The series that launched a franchise offers up a fourth season of canny cops, learned lawyers, and "ripped-from-the-headlines" societal conundrums.
"In the criminal justice system, the people are represented by two separate, yet equally important, groups." If you're a fan of the "Law & Order" franchise, you already know how the rest of that quote goes. If not, chances are you've still heard it at least once, seeing as how the show is currently in syndication on, as near as I can tell, every channel on the planet. The show follows two prongs of law enforcement: the cops who bust naughty people, and the district attorneys who prosecute said naughty people. Along the way, evidence is lost, officials are bribed, deals are cut, and Christopher Noth remains wholly unaware that he will some day be called upon to feign passion for the skeletal creature known as Sarah Jessica Parker.

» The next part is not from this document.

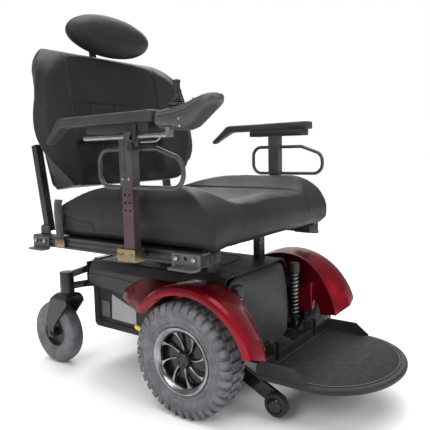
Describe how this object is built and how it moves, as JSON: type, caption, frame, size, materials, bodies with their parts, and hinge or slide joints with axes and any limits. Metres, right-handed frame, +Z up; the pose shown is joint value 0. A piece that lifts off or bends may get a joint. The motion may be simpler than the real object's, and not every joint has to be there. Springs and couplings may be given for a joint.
{
  "type": "power wheelchair",
  "caption": "Heavy-duty power wheelchair with front drive wheels, swivelling rear casters, flip-up footplate, reclining backrest, headrest, armrests and joystick.",
  "frame": {"origin": "centre of the whole chair's footprint, on the floor", "axes": "+Z up, the chair faces -Y, +X is the occupant's left"},
  "size_m": [0.96, 1.351, 1.3301],
  "materials": {
    "frame_black": "satin",
    "plastic_black": "matte",
    "shroud_charcoal": "textured",
    "battery_case": "matte",
    "motor_grey": "satin",
    "lens_red": "gloss",
    "rubber_black": "matte",
    "upholstery": "satin",
    "webbing": "matte",
    "bracket_grey": "satin",
    "zinc": "satin",
    "post_bronze": "satin",
    "chrome": "gloss",
    "pod_grey": "satin",
    "tyre_grey": "matte",
    "rim_silver": "polished",
    "spring_steel": "satin",
    "fender_red": "gloss",
    "lever_yellow": "gloss",
    "post_grey": "satin",
    "arm_pad": "satin"
  },
  "bodies": {
    "chassis": {"base_frame": "frame_black", "caster_arms": "frame_black", "foot_bracket": "frame_black", "seat_posts": "frame_black", "seat_rails": "frame_black", "seat_pan": "frame_black", "shock_bodies": "frame_black", "battery_tray": "plastic_black", "front_shroud": "shroud_charcoal", "rear_shroud": "shroud_charcoal", "batteries": "battery_case", "power_module": "plastic_black", "drive_motors": "motor_grey", "tail_lenses": "lens_red", "seat_cushion": "upholstery", "belt_straps": "webbing", "tiedown_brackets": "bracket_grey", "arm_clamps": "zinc", "arm_sockets": "post_bronze", "fender_right": "fender_red", "fender_left": "fender_red"},
    "drive_wheel_right": {"drive_tyre_right": "tyre_grey", "drive_rim_right": "rim_silver"},
    "caster_swivel_right": {"caster_fork_right": "frame_black"},
    "caster_wheel_right": {"caster_tyre_right": "tyre_grey", "caster_hub_right": "plastic_black"},
    "antitip_right": {"antitip_arm_right": "frame_black"},
    "antitip_wheel_right": {"antitip_wheel_right": "rubber_black"},
    "shock_rod_right": {"shock_rod_right": "frame_black", "shock_spring_right": "spring_steel"},
    "armrest_right": {"arm_post_right": "post_grey", "guard_loop_right": "post_grey", "arm_pad_right": "arm_pad"},
    "freewheel_right": {"freewheel_lever_right": "lever_yellow"},
    "drive_wheel_left": {"drive_tyre_left": "tyre_grey", "drive_rim_left": "rim_silver"},
    "caster_swivel_left": {"caster_fork_left": "frame_black"},
    "caster_wheel_left": {"caster_tyre_left": "tyre_grey", "caster_hub_left": "plastic_black"},
    "antitip_left": {"antitip_arm_left": "frame_black"},
    "antitip_wheel_left": {"antitip_wheel_left": "rubber_black"},
    "shock_rod_left": {"shock_rod_left": "frame_black", "shock_spring_left": "spring_steel"},
    "armrest_left": {"arm_post_left": "post_grey", "guard_loop_left": "post_grey", "arm_pad_left": "arm_pad"},
    "freewheel_left": {"freewheel_lever_left": "lever_yellow"},
    "footplate": {"footplate": "plastic_black", "foot_mat": "rubber_black"},
    "backrest": {"back_frame": "frame_black", "back_cushion": "upholstery"},
    "headrest_mast": {"headrest_post": "frame_black"},
    "headrest": {"headrest_pad": "upholstery"},
    "controller": {"controller_bracket": "chrome", "controller_pod": "pod_grey"},
    "gimbal": {"gimbal_ring": "zinc"},
    "stick": {"joystick": "rubber_black"},
    "power_button": {"power_button": "plastic_black"},
    "horn_button": {"horn_button": "plastic_black"},
    "clamp_lever": {"clamp_lever": "plastic_black"}
  },
  "joints": [
    {"name": "drive_wheel_right_spin", "type": "hinge", "parent": "chassis", "child": "drive_wheel_right", "pos_m": [-0.307, -0.1265, 0.178], "axis": [1, 0, 0], "continuous": true},
    {"name": "caster_swivel_right", "type": "hinge", "parent": "chassis", "child": "caster_swivel_right", "pos_m": [-0.257, 0.4925, 0.281], "axis": [0, 0, 1], "range_deg": [-86, 86]},
    {"name": "caster_wheel_right_spin", "type": "hinge", "parent": "caster_swivel_right", "child": "caster_wheel_right", "pos_m": [-0.257, 0.5565, 0.119], "axis": [1, 0, 0], "continuous": true},
    {"name": "antitip_right_lift", "type": "hinge", "parent": "chassis", "child": "antitip_right", "pos_m": [-0.186, -0.1665, 0.15], "axis": [-1, 0, 0], "range_deg": [0, 5], "stiffness_Nm_per_rad": 150, "springref_deg": -4.58},
    {"name": "antitip_wheel_right_spin", "type": "hinge", "parent": "antitip_right", "child": "antitip_wheel_right", "pos_m": [-0.207, -0.3715, 0.054], "axis": [1, 0, 0], "continuous": true},
    {"name": "shock_right_travel", "type": "slide", "parent": "chassis", "child": "shock_rod_right", "axis": [0, 0, 1], "range_m": [0, 0.006], "deforming": ["shock_spring_right"]},
    {"name": "armrest_right_height", "type": "slide", "parent": "chassis", "child": "armrest_right", "axis": [0, 0, 1], "range_m": [-0.05, 0.05]},
    {"name": "freewheel_right", "type": "hinge", "parent": "chassis", "child": "freewheel_right", "pos_m": [-0.253, 0.0955, 0.196], "axis": [1, 0, 0], "range_deg": [0, 45]},
    {"name": "drive_wheel_left_spin", "type": "hinge", "parent": "chassis", "child": "drive_wheel_left", "pos_m": [0.307, -0.1265, 0.178], "axis": [1, 0, 0], "continuous": true},
    {"name": "caster_swivel_left", "type": "hinge", "parent": "chassis", "child": "caster_swivel_left", "pos_m": [0.257, 0.4925, 0.281], "axis": [0, 0, 1], "range_deg": [-86, 86]},
    {"name": "caster_wheel_left_spin", "type": "hinge", "parent": "caster_swivel_left", "child": "caster_wheel_left", "pos_m": [0.257, 0.5565, 0.119], "axis": [1, 0, 0], "continuous": true},
    {"name": "antitip_left_lift", "type": "hinge", "parent": "chassis", "child": "antitip_left", "pos_m": [0.186, -0.1665, 0.15], "axis": [-1, 0, 0], "range_deg": [0, 5], "stiffness_Nm_per_rad": 150, "springref_deg": -4.58},
    {"name": "antitip_wheel_left_spin", "type": "hinge", "parent": "antitip_left", "child": "antitip_wheel_left", "pos_m": [0.207, -0.3715, 0.054], "axis": [1, 0, 0], "continuous": true},
    {"name": "shock_left_travel", "type": "slide", "parent": "chassis", "child": "shock_rod_left", "axis": [0, 0, 1], "range_m": [0, 0.006], "deforming": ["shock_spring_left"]},
    {"name": "armrest_left_height", "type": "slide", "parent": "chassis", "child": "armrest_left", "axis": [0, 0, 1], "range_m": [-0.05, 0.05]},
    {"name": "freewheel_left", "type": "hinge", "parent": "chassis", "child": "freewheel_left", "pos_m": [0.253, 0.0955, 0.196], "axis": [1, 0, 0], "range_deg": [0, 45]},
    {"name": "footplate_flip", "type": "hinge", "parent": "chassis", "child": "footplate", "pos_m": [0, -0.3065, 0.2], "axis": [-1, 0, 0], "range_deg": [0, 90]},
    {"name": "backrest_recline", "type": "hinge", "parent": "chassis", "child": "backrest", "pos_m": [0, 0.47634, 0.53297], "axis": [-1, 0, 0], "range_deg": [0, 25]},
    {"name": "headrest_height", "type": "slide", "parent": "backrest", "child": "headrest_mast", "axis": [0, 0.1564, 0.9877], "range_m": [0, 0.06]},
    {"name": "headrest_tilt", "type": "hinge", "parent": "headrest_mast", "child": "headrest", "pos_m": [0, 0.5715, 1.22966], "axis": [-1, 0, 0], "range_deg": [0, 15]},
    {"name": "controller_slide", "type": "slide", "parent": "armrest_right", "child": "controller", "axis": [0, -1, 0], "range_m": [0, 0.08]},
    {"name": "joystick_fore_aft", "type": "hinge", "parent": "controller", "child": "gimbal", "pos_m": [-0.438, -0.2215, 0.906], "axis": [1, 0, 0], "range_deg": [-15, 15], "stiffness_Nm_per_rad": 0.4},
    {"name": "joystick_side", "type": "hinge", "parent": "gimbal", "child": "stick", "pos_m": [-0.438, -0.2215, 0.906], "axis": [0, 1, 0], "range_deg": [-15, 15], "stiffness_Nm_per_rad": 0.4},
    {"name": "power_button_press", "type": "slide", "parent": "controller", "child": "power_button", "axis": [0, 0, -1], "range_m": [0, 0.0015], "stiffness_N_per_m": 400, "springref_m": -0.001},
    {"name": "horn_button_press", "type": "slide", "parent": "controller", "child": "horn_button", "axis": [0, 0, -1], "range_m": [0, 0.0015], "stiffness_N_per_m": 400, "springref_m": -0.001},
    {"name": "clamp_lever_turn", "type": "hinge", "parent": "armrest_right", "child": "clamp_lever", "pos_m": [-0.466, -0.0805, 0.813], "axis": [0, 0, 1], "range_deg": [-80, 30]}
  ],
  "couplings": [
    {"joint": "shock_right_travel", "follows": "antitip_right_lift", "m_per_rad": 0.061},
    {"joint": "shock_left_travel", "follows": "antitip_left_lift", "m_per_rad": 0.061}
  ]
}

"Law & Order" is the procedural's procedural, so your enjoyment of it will depend largely on whether or not you like procedurals. The episodes are, for the most part, self-contained, working from the theory that the best way to land the largest audience is by ensuring that anyone who happens to tune in will be able to enjoy themselves without having to know what happened last week, last month, or last season. Each episode hinges on the mechanics, the mystery, and the manipulations involved in getting from crime scene to conviction. It's a premise that has a proven track-record, as the multiple "L&O" and "CSI" spin-offs prove, but it's also one that's diametrically opposed to the current trend of heavily serialized storytelling evidenced by shows such as "Lost", "Battlestar Galactica", or "24". Those shows benefit enormously from the DVD format, allowing viewers to immerse themselves in plotlines and character arcs that stretch over many seasons, and actually make that "Play All" option worthwhile. By comparison, sifting through a season's worth of "Law & Order" is a bit like chowing down on an economy-size package of Oreos: tasty, to be sure, but after a while, you've got to taste something, anything, other than an Oreo. (Do note, however, that unlike Oreos, the "Law & Order" DVDs don't taste particularly good when dunked in milk. Although I hear they're working hard to correct that with future releases.)
Which isn't at all to suggest "L&O" isn't a damn fine show. Like Oreos, it makes for great snacking, which is why it works so well in syndication. If you find yourself sitting around the house some lazy Tuesday afternoon, and your remote lands on a rerun of "L&O", you can bet you'll be treated to plot twists, double-crosses, and all manner of surprises. "L&O" also earns major points for actually giving its heroic cops and lawyers a less-than-100% success rate; these guys don't exist in that magical legal realm occupied by Matlock, where the good guys never lose a case.
Many of the episodes are of the "ripped-from-the-headlines" variety, putting fictional spins on real events. Stand-out eps for the season include "Discord", which sees a notoriously hedonistic rock star accused of rape, while he claims his dalliance with a college student was consensual; and "Born Bad", which questions whether a young boy with a genetic predisposition toward violence should be held accountable for his crimes. Even though the events these eps riff off of are long since passed, it's both a credit to the writing and a depressing insight on our species that they still feel timely.
The set is largely barren of extras, sporting only occasional "Deleted and extended scenes." The conventional wisdom for deleted scenes is that they are usually deleted for good reason, and that proves to be the case here. Interesting viewing for the completist, but not much to write home about. As popular and long running a show as this, it's a shame the set is not supported with something more substantial.